现实世界过去了一年,但快穿世界的时间流速各不相同,相宜对时间的概念早就不敏感。

    但看到时绥这张脸的瞬间,相宜却想起了一个时间节点。

    十六岁生日宴会上,惊鸿一瞥,惊艳岁月。

    她在那一天起,悄悄暗上一个不知姓名的人。也许年少时的所谓暗并非多么轰轰烈烈的感情,但在遥远的异世界想起他时,心中总会多一抹微酸的甜。

    他是她的白月光。

    时绥察觉到了她的异样,眉梢轻挑了下。

    相宜很快就整理好了心情,落落大方打招呼:“好,我是相宜。”

    相家人礼貌和风度都是刻进骨子里的,但性格都不一样。

    相逢咋咋呼呼十分跳脱,而相宜就很……

    温柔。

    这是时绥脑海中不由自主浮现的评价。

    那晚闯进他房间的女人,矫揉做作,刻意装嗲,自荐枕席的模样令人作呕。

    晕倒之后却变得冷静清醒。

    果然是两个人。他想。

    “好,时绥。”男人嗓音慵懒低沉,微微拖长语调,莫名多了抹苏撩的缱绻。

    相宜:“上次的事情……抱歉,其实我恢复记忆的同时,又失去了过去一年的记忆。”

    她神情从容,简直是个平平无奇的甩锅小天才。

    别问,问就是失忆。

    相逢惊了:“什么?怎么又是恢复记忆又是失忆的?小相宜,头疼不疼?!不行,我得带去找相礼检查检查……”
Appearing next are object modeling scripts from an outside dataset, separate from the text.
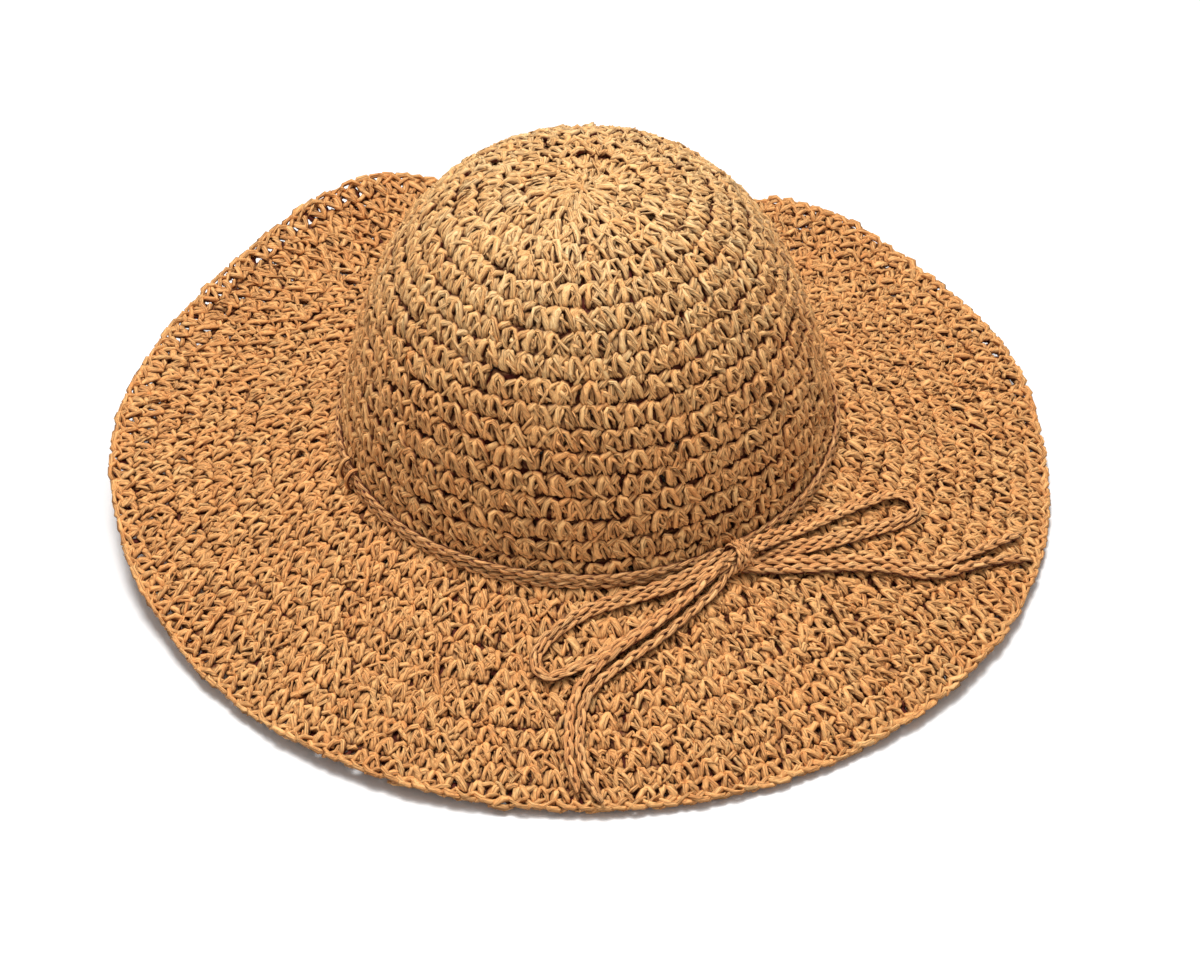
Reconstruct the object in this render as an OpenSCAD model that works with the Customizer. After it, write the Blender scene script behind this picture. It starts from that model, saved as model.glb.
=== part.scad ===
// A wide-brimmed crocheted paper-straw sun hat, tied round the crown with a doubled cord and a bow.
// Millimetres, +Z towards the crown's tip; the bow lies on the brim between -Y and +X.
// The origin is the centre of the head opening, level with the line where crown and brim meet.

/* [Head] */
// Inside radius of the sweatband, which sets the head size
head_r = 88.9; // [80:0.1:89.4]
// Height of the sweatband above the brim line
sweatband_h = 24; // [12:1:24]

/* [Crown] */
// Outside radius of the crown at the brim line
crown_r = 97.5; // [97.3:0.1:99]
// Height of the crown's tip above the brim line
crown_h = 115; // [105:1:130]
// Squareness of the crown's shoulder, larger is squarer
shoulder = 3.5; // [3.2:0.1:4]
// Fullness of the crown's flank, larger is fuller
flank = 1.4; // [1.4:0.05:1.8]
// Rounds of crochet between the start ring and the brim line
crown_rounds = 18; // [12:1:22]
// Radius of the closed start ring at the tip
start_ring_r = 5; // [4:0.5:7]

/* [Brim] */
// Width of the brim along the fabric
brim_w = 93.5; // [85:0.5:110]
// How far the brim's top falls from the crown to an edge that rests on the table
brim_fall = 32; // [24:1:36]
// Rounds of crochet in the brim, the edging included
brim_rounds = 12; // [8:1:14]
// Straight facets round the brim
brim_facets = 72; // [48:12:84]

/* [Fabric] */
// Thickness of the crocheted fabric
fabric_t = 4; // [3.6:0.1:4.2]

/* [Tie cord] */
// Diameter of one crocheted strand of the tie
cord_d = 3.3; // [2.8:0.1:3.4]
// Direction of the bow round the crown, in degrees from +X
bow_turn = 302.8; // [302.6:0.1:303]
// Direction of the stitch that holds the tie down
keeper_turn = 201; // [180:1:240]

/* [Hidden] */
ROUND_NAMES = [for (k = [1 : crown_rounds]) str("crown_round_", k < 10 ? "0" : "", k)];
BRIM_NAMES = [for (k = [1 : brim_rounds - 1]) str("brim_round_", k < 10 ? "0" : "", k)];
TIE_NAMES = [
    "tie_strand_lower", "tie_strand_upper", "tie_keeper_stitch", "bow_knot",
    "bow_loop_left", "bow_loop_right",
    "bow_tail_front_inner", "bow_tail_front_outer",
    "bow_tail_right_inner", "bow_tail_right_outer"
];

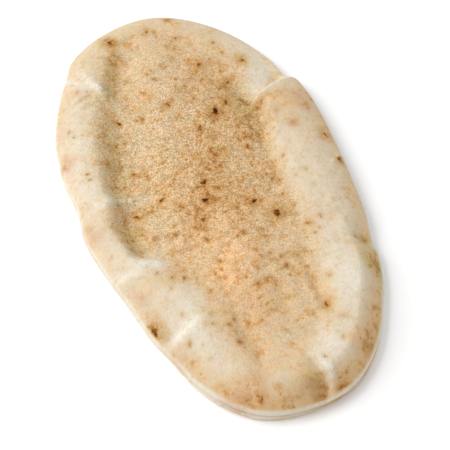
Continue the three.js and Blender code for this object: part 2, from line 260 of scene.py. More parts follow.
outline = make_outline()
outline_bearing = bearing_of(*outline.T)
outline_radius = np.hypot(*outline.T)


def place_in_outline(x, y):
    """How far in each point is from the outline, and the bearing of the places nearest to it."""
    start = np.roll(outline, 1, axis=0)
    run = outline - start
    turn = np.radians(bearing_of(*(start + run / 2).T))
    inset = np.empty(len(x))
    bearing = np.empty(len(x))
    for chunk in np.array_split(np.arange(len(x)), max(len(x) // CHUNK, 1)):
        offset = np.stack([x[chunk], y[chunk]], axis=1)[:, None] - start
        along = np.clip((offset * run).sum(axis=2) / (run * run).sum(axis=1), 0, 1)[..., None]
        away = np.linalg.norm(offset - along * run, axis=2)
        inset[chunk] = away.min(axis=1)
        nearness = np.exp((inset[chunk, None] - away) / BEARING_BLUR)
        bearing[chunk] = bearing_of(nearness @ np.sin(turn), nearness @ np.cos(turn))
    return inset, bearing


def between_stations(stations, keys, bearing):
    """The stations' values at each bearing, eased from one station to the next."""
    table = np.array(stations, float)
    table = np.vstack([table[-1], table, table[0]])
    table[0, 0] -= 360
    table[-1, 0] += 360
    after = np.searchsorted(table[:, 0], bearing, side="right")
    before = after - 1
    share = climb(bearing, table[before, 0], table[after, 0])[:, None]
    return dict(zip(keys, blend(table[before], table[after], share).T))


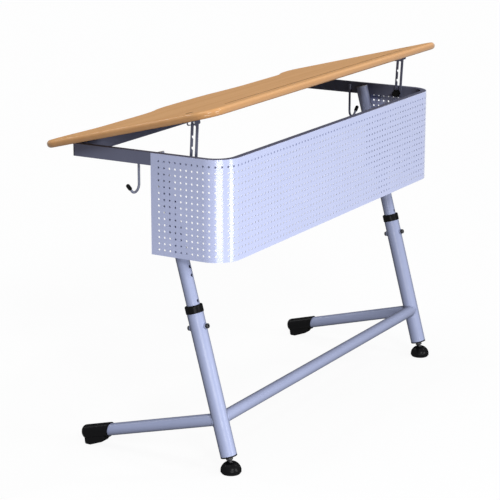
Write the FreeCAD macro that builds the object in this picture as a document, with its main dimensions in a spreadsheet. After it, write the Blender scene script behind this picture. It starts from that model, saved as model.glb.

    “我没事,已经体检过了。”这一周相宜不仅了解了下过去这一年都发生了什么,也用药膳给自己调理了一番,这具身体明显营养不良,想来是刻意追求身材用节食减肥,“而且,二哥现在应该不想见到我。”

    相逢:“……这倒也是。”

    相礼是医学博士,虽是偏理论方向,但那双手无比重要。他做过无数精密的实验,却因为‘相宜’的任性,伤到了左手手腕的神经。

    这要是被医学界和科研界知道,估计会万人血书让相宜自杀谢罪了。

    相宜觉得,或许她的药膳和医术有可能治愈二哥的手,但这事儿急不得。和家人恢复关系,得一个个来。